---------- Raw data ----------

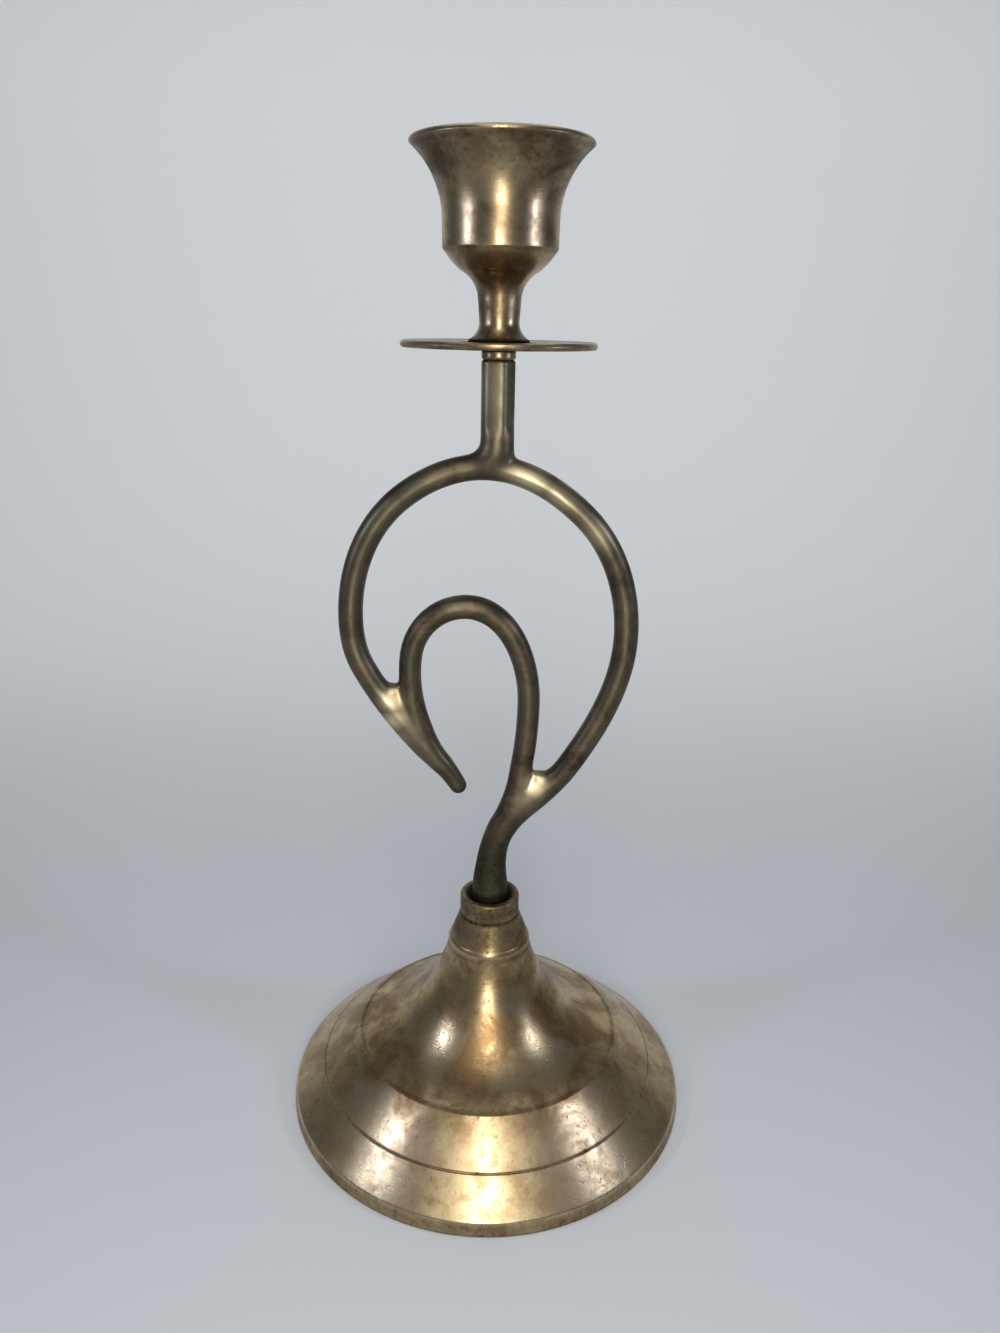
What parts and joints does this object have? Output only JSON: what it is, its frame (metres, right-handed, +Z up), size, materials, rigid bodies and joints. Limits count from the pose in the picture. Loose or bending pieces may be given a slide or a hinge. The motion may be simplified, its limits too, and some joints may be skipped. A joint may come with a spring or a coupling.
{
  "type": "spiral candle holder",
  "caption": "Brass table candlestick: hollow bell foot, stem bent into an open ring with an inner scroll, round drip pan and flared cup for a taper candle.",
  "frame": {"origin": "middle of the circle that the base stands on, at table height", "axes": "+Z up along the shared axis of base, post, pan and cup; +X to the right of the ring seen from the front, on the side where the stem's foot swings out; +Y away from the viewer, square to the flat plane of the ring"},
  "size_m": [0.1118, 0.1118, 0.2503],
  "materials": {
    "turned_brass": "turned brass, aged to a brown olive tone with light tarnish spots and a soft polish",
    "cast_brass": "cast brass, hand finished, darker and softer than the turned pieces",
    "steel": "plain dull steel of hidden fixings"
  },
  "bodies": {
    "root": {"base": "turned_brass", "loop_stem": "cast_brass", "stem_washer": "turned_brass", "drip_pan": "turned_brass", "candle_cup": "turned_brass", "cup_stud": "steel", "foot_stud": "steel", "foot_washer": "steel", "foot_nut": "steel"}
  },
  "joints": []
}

----------

## Instructions to follow
Your task is to repeat the data exactly, with nothing left out.

## Exercise answer
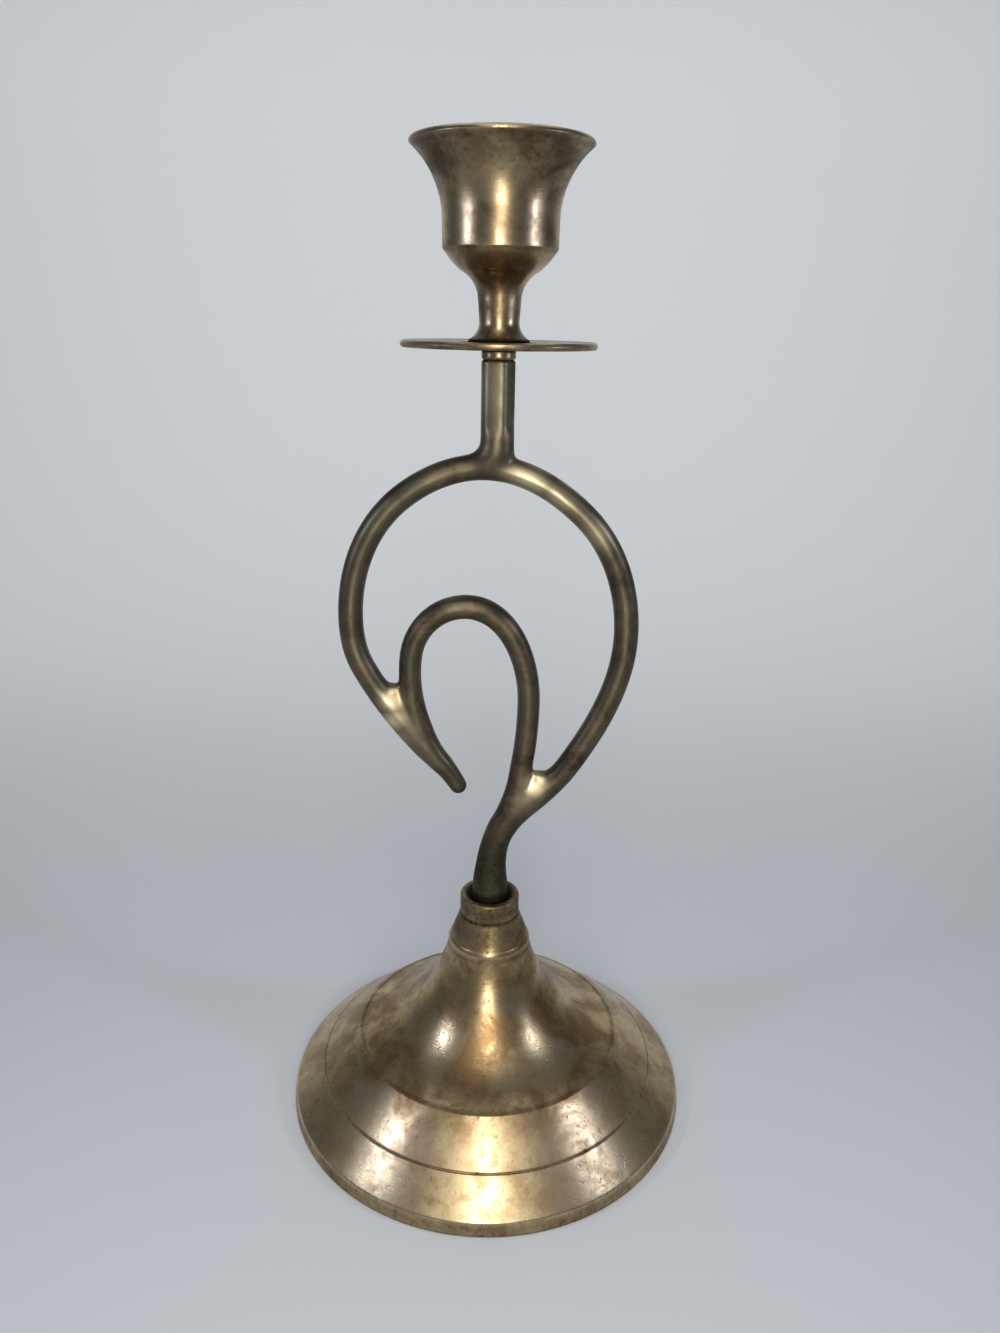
What parts and joints does this object have? Output only JSON: what it is, its frame (metres, right-handed, +Z up), size, materials, rigid bodies and joints. Limits count from the pose in the picture. Loose or bending pieces may be given a slide or a hinge. The motion may be simplified, its limits too, and some joints may be skipped. A joint may come with a spring or a coupling.
{
  "type": "spiral candle holder",
  "caption": "Brass table candlestick: hollow bell foot, stem bent into an open ring with an inner scroll, round drip pan and flared cup for a taper candle.",
  "frame": {"origin": "middle of the circle that the base stands on, at table height", "axes": "+Z up along the shared axis of base, post, pan and cup; +X to the right of the ring seen from the front, on the side where the stem's foot swings out; +Y away from the viewer, square to the flat plane of the ring"},
  "size_m": [0.1118, 0.1118, 0.2503],
  "materials": {
    "turned_brass": "turned brass, aged to a brown olive tone with light tarnish spots and a soft polish",
    "cast_brass": "cast brass, hand finished, darker and softer than the turned pieces",
    "steel": "plain dull steel of hidden fixings"
  },
  "bodies": {
    "root": {"base": "turned_brass", "loop_stem": "cast_brass", "stem_washer": "turned_brass", "drip_pan": "turned_brass", "candle_cup": "turned_brass", "cup_stud": "steel", "foot_stud": "steel", "foot_washer": "steel", "foot_nut": "steel"}
  },
  "joints": []
}